Could someone help provide some context based on the unit circle for cos x? Or, provide a link which explains this?

Regards
Last edited by KingRich; 1 month ago
0
1 month ago
#2
Pick a point on the unit circle (x,y), then
x=cos(theta)
y=sin(theta)
As can be easily seen if you draw the right angled triangle (adjacent base is "x" or cos(theta), opposite vertical is y or sin(theta)). The hypotenuse is 1 (unit circle). So something like

The rest of the stuff follows (sign and symmetry in x/y axes). So cos() is symmetric about 0 and 180 degrees (x-axis) as the two points
(x,+/-y)
wil have the same value for cos(theta)=x. cos() is positive 0..90 and -90..0 as +/-90 is the y axis. cos() will therefore have the same sign when the angle is reflected in the x-axis and will flip signs when reflected in the y-axis.

Similarly for sin() being symmetric about 90 and 270 (y-axis) and positive 0..180 etc. sin() will therefore have the same sign when the angle is reflected in the y-axis and will flip signs when reflected in the x-axis.
Last edited by mqb2766; 1 month ago
0
#3
(Original post by mqb2766)
Pick a point on the unit circle (x,y), then
x=cos(theta)
y=sin(theta)
As can be easily seen if you draw the right angled triangle (adjacent base is "x" or cos(theta), opposite vertical is y or sin(theta)). The hypotenuse is 1 (unit circle). So something like

The rest of the stuff follows (sign and symmetry in x/y axes). So cos() is symmetric about 0 and 180 degrees (x-axis) as the two points
(x,+/-y)
wil have the same value for cos(theta)=x. cos() is positive 0..90 and -90..0 as +/-90 is the y axis. cos() will therefore have the same sign when the angle is reflected in the x-axis and will flip signs when reflected in the y-axis.

Similarly for sin() being symmetric about 90 and 270 (y-axis) and positive 0..180 etc. sin() will therefore have the same sign when the angle is reflected in the y-axis and will flip signs when reflected in the x-axis.
Thank you for this but I can’t really follow along with his video for cos and when it reaches 1, he says the width of the triangle will be 1.

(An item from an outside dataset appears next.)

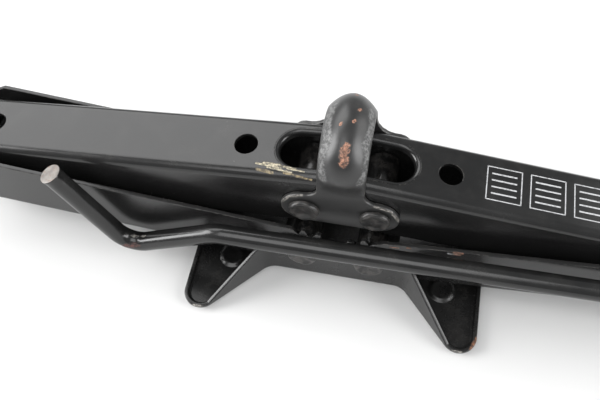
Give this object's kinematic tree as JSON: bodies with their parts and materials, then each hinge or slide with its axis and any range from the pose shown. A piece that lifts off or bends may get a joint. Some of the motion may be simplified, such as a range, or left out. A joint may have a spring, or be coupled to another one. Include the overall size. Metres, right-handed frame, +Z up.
{
  "type": "scissor jack",
  "caption": "Folded scissor jack with geared pressed-steel arms, splayed foot, saddle strap and folding crank rod.",
  "frame": {"origin": "on the ground under the middle of the foot", "axes": "+X along the screw towards the crank's hinge, -Y towards the folded crank rod, +Z up"},
  "size_m": [0.5601, 0.136, 0.1266],
  "materials": {
    "black_paint": "satin black enamel, worn at edges",
    "rod_paint": "satin black enamel",
    "rivet_steel": "thin worn black paint over steel",
    "bare_steel": "oiled bare steel",
    "screw_steel": "greased bare steel"
  },
  "bodies": {
    "base": {"base_foot": "black_paint", "base_pin_left": "rivet_steel", "base_pin_right": "rivet_steel", "base_spacer_left": "bare_steel", "base_spacer_right": "bare_steel"},
    "lower_arm_right": {"lower_arm_right": "black_paint"},
    "lower_arm_left": {"lower_arm_left": "black_paint"},
    "trunnion_right": {"trunnion_bearing": "bare_steel", "trunnion_ring_right_front": "bare_steel", "trunnion_ring_right_back": "bare_steel", "trunnion_cap_right_front": "rivet_steel", "trunnion_cap_right_back": "rivet_steel", "thrust_washer": "bare_steel"},
    "trunnion_left": {"trunnion_nut": "bare_steel", "trunnion_ring_left_front": "bare_steel", "trunnion_ring_left_back": "bare_steel", "trunnion_cap_left_front": "rivet_steel", "trunnion_cap_left_back": "rivet_steel"},
    "upper_arm_right": {"upper_arm_right": "black_paint"},
    "upper_arm_left": {"upper_arm_left": "black_paint"},
    "head": {"head_saddle": "black_paint", "head_pin_left": "rivet_steel", "head_pin_right": "rivet_steel", "head_spacer_left": "bare_steel", "head_spacer_right": "bare_steel"},
    "screw": {"lead_screw": "screw_steel", "screw_end_stop": "bare_steel", "screw_collar": "bare_steel", "thrust_bearing": "bare_steel", "screw_yoke": "black_paint", "yoke_pin": "rivet_steel"},
    "handle": {"handle_rod": "rod_paint"}
  },
  "joints": [
    {"name": "lift", "type": "hinge", "parent": "base", "child": "lower_arm_right", "pos_m": [0.02, 0, 0.0263], "axis": [0, -1, 0], "range_deg": [0, 70]},
    {"name": "lower_arm_left_pivot", "type": "hinge", "parent": "base", "child": "lower_arm_left", "pos_m": [-0.02, 0, 0.0263], "axis": [0, -1, 0], "range_deg": [-70, 0]},
    {"name": "trunnion_right_pivot", "type": "hinge", "parent": "lower_arm_right", "child": "trunnion_right", "pos_m": [0.24414, 0, 0.04591], "axis": [0, -1, 0], "range_deg": [-70, 0]},
    {"name": "trunnion_left_pivot", "type": "hinge", "parent": "lower_arm_left", "child": "trunnion_left", "pos_m": [-0.24414, 0, 0.04591], "axis": [0, -1, 0], "range_deg": [0, 70]},
    {"name": "upper_arm_right_pivot", "type": "hinge", "parent": "lower_arm_right", "child": "upper_arm_right", "pos_m": [0.24414, 0, 0.04591], "axis": [0, -1, 0], "range_deg": [-140, 0]},
    {"name": "upper_arm_left_pivot", "type": "hinge", "parent": "lower_arm_left", "child": "upper_arm_left", "pos_m": [-0.24414, 0, 0.04591], "axis": [0, -1, 0], "range_deg": [0, 140]},
    {"name": "head_level", "type": "hinge", "parent": "upper_arm_left", "child": "head", "pos_m": [-0.02, 0, 0.06552], "axis": [0, -1, 0], "range_deg": [-70, 0]},
    {"name": "screw_turn", "type": "hinge", "parent": "trunnion_right", "child": "screw", "pos_m": [0.24414, 0, 0.04591], "axis": [-1, 0, 0], "range_deg": [-2, 8]},
    {"name": "handle_fold", "type": "hinge", "parent": "screw", "child": "handle", "pos_m": [0.28594, 0, 0.04591], "axis": [0, 0, 1], "range_deg": [0, 180]}
  ],
  "couplings": [
    {"joint": "lower_arm_left_pivot", "follows": "lift", "ratio": -1},
    {"joint": "trunnion_right_pivot", "follows": "lift", "ratio": -1},
    {"joint": "trunnion_left_pivot", "follows": "lift", "ratio": 1},
    {"joint": "upper_arm_right_pivot", "follows": "lift", "ratio": -2},
    {"joint": "upper_arm_left_pivot", "follows": "lift", "ratio": 2},
    {"joint": "head_level", "follows": "lift", "ratio": -1}
  ]
}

I will just have to do my best to memorise the identities because this one is kind of kicking me in the butt. Partly, the visualisation part of it
Last edited by KingRich; 1 month ago
0
1 month ago
#4
(Original post by KingRich)
Thank you for this but I can’t really follow along with his video for cos and when it reaches 1, he says the width of the triangle will be 1.

I will just have to do my best to memorise the identities because this one is kind of kicking me in the butt. Partly, the visualisation part of it
This is similar
https://www.coursehero.com/study-gui...ine-functions/
For a point (x,y) on the unit circle, the hypotenuse is 1, so
cos(t) = x
sin(t) = y
where x is the "adjacent base" and y is the "opposite vertical".

A few identites that should be "easy"
cos(t) = cos(-t)
This is just a reflection in the x axis (0 or 180 degrees) and the x (base) will be the same.
cos(t) = -cos(180-t)
This is refleciton in the y-axis (90 or 270) and the x (base) will flips sign. You can relate both of these to the cos curve, as that is symmetric about the exteme values (0 or 180 degrees) and flips sign about the points it crosses 0 (so 90 or 270 degrees).

If there is an identity youre unsure about, which ones ... Learning the identities, looking them up in your formula sheet, ... is good but understanding the unit circle (cast, trig curves) is important.

Similarly for sin() as above.
Last edited by mqb2766; 1 month ago
0
#5
(Original post by mqb2766)
This is similar
https://www.coursehero.com/study-gui...ine-functions/
For a point (x,y) on the unit circle, the hypotenuse is 1, so
cos(t) = x
sin(t) = y
where x is the "adjacent base" and y is the "opposite vertical".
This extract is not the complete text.